You shall remember Manang Lisa, the woman, wife, mother famed for the fried bananas and sweet potatoes that she sells along Gorordo Avenue, the women and men behind the school’s canteen and physical upkeep and the attendants at the food stalls where you ate. If you have befriended them, they will honor you, calling you by name no matter how long it will be before you visit the school again. Let their memory rebuke the sense of despair that tries to smother you with each bad breaking news that feeds your eyes and ears. The Filipino is good and industrious. He will, given the opportunity, work his posterior off to make life kind for the ones He believes God gave him. Do not stick to grabbing opportunities.
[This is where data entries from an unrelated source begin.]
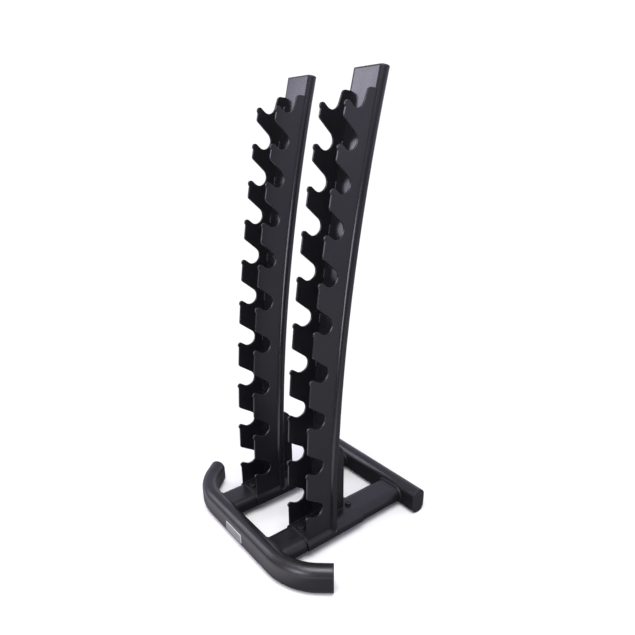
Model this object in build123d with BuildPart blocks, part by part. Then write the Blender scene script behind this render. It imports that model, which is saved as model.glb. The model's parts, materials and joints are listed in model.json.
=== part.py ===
"""Ten-pair dumbbell rack: a welded flat-oval base frame and two bolted-on cradle columns.

Units are millimetres. +Z is up, -Y is the front of the rack, +X is its right-hand side.
The origin is on the floor, at the centre of the rack's bounding box.
"""
import os
from math import acos, atan2, cos, degrees, hypot, radians, sin, tan

from build123d import *

os.makedirs("parts", exist_ok=True)

# ---- driving dimensions: base frame ----
bar_height = 85.0  # flat-oval tube of the front and rear bars, standing on edge
bar_depth = 50.0
bar_spacing = 514.0  # front bar centreline to rear bar centreline
rear_bar_length = 474.0  # over the end caps
front_bar_straight = 325.0  # straight middle of the front bar
front_bar_bend_radius = 166.0  # centreline
front_bar_bend_angle = 50.0
front_bar_end_length = 38.5  # straight stretch after each bend
rail_width = 100.0  # flat-oval tube of the rails, lying flat
rail_height = 50.0
rail_centre_z = 40.0
column_spacing = 267.0  # left column centre to right column centre
tube_wall = 3.0

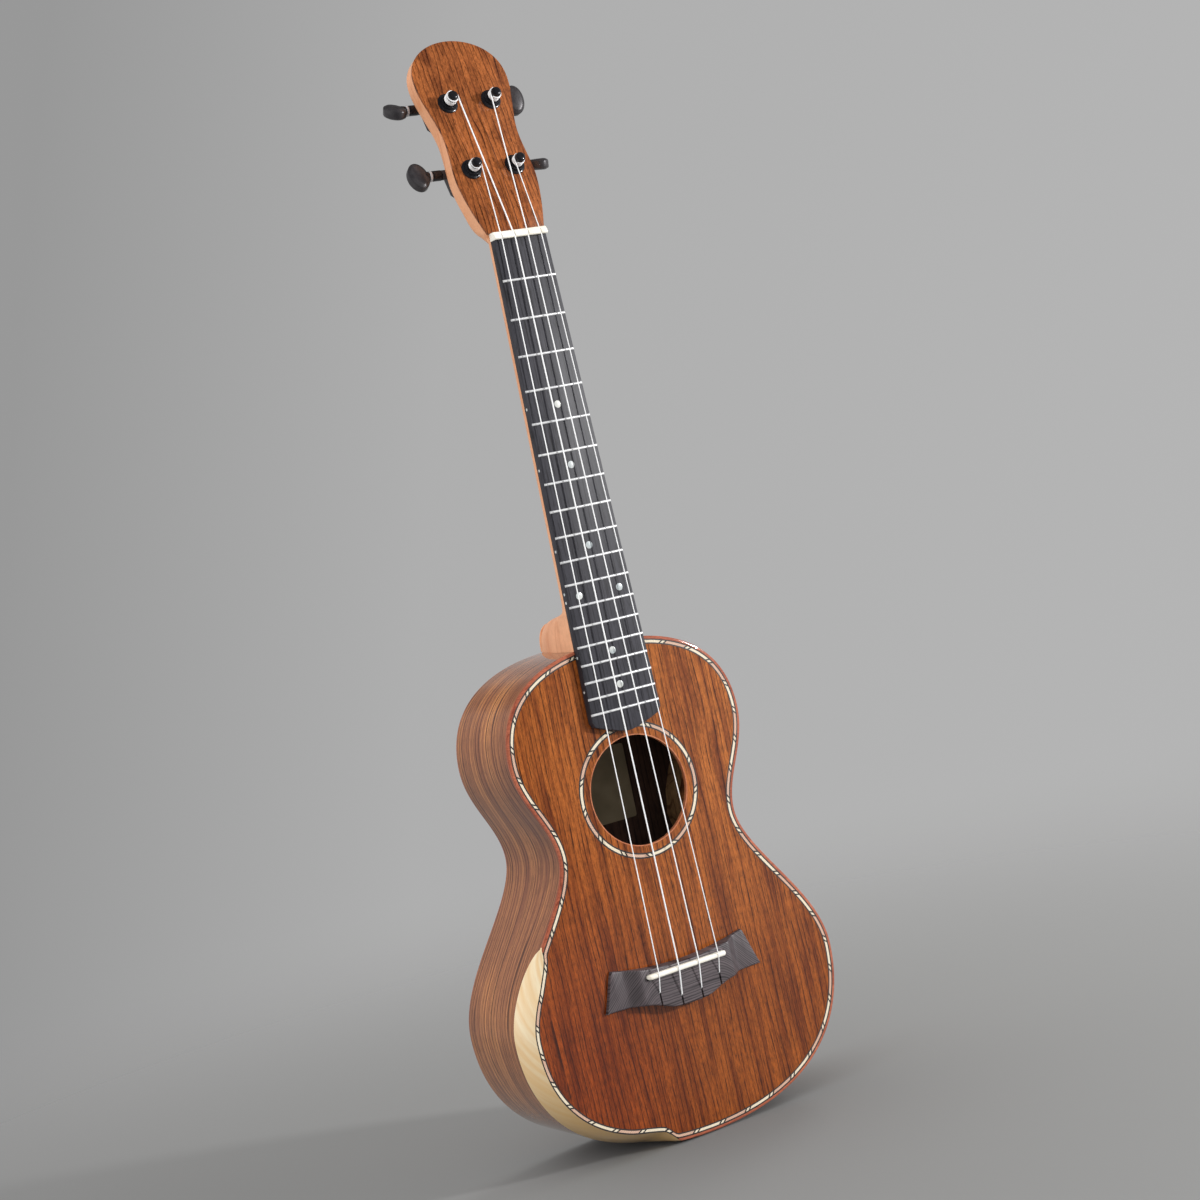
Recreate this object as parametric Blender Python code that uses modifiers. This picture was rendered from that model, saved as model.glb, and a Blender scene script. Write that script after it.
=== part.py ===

Grow such that you will become capable of granting opportunities to those who have little.

You shall remember your friends. A friendship that comes to an end never was, Saint Jerome said. Having been loved by your friends, you shall remember that wherever you go, the people you will meet have identities beyond being your boss, colleague or subordinate, just as your UP Cebu friends, as you learned over the years, are not only fellow students who have a six-digit enrollment numbers like you do, but also people with whom your joys become writ large and your sorrows turn minuscule. Let your UP Cebu friendships age like wine. Share your gift of making friends.

You shall remember the Oblation statue, his upturned eyes, his open arms, his nakedness. Whatever your profession or craft, you shall strive for nobility. Wherever life takes you, you shall reach out with courage and love, and be ready to hold others hand-in-hand rather than cower in fear and anxiety. You shall touch, embrace and help rather than brace yourself defensively or be poised to strike them. You shall live in honesty and truth, just as the stripped Oble has nothing to hide. Your life itself shall be an oblation, a sacrifice rather than a horror story of self-indulgence, for as our Lord taught us, only the wheat grain that falls to the ground and dies grows and bears fruit. In this teaching is the core of reality. Outside this rhythm of dying to ourselves to give life to those given to us in public and divine trust and coming into life again, outside this realm lies everything that fades away.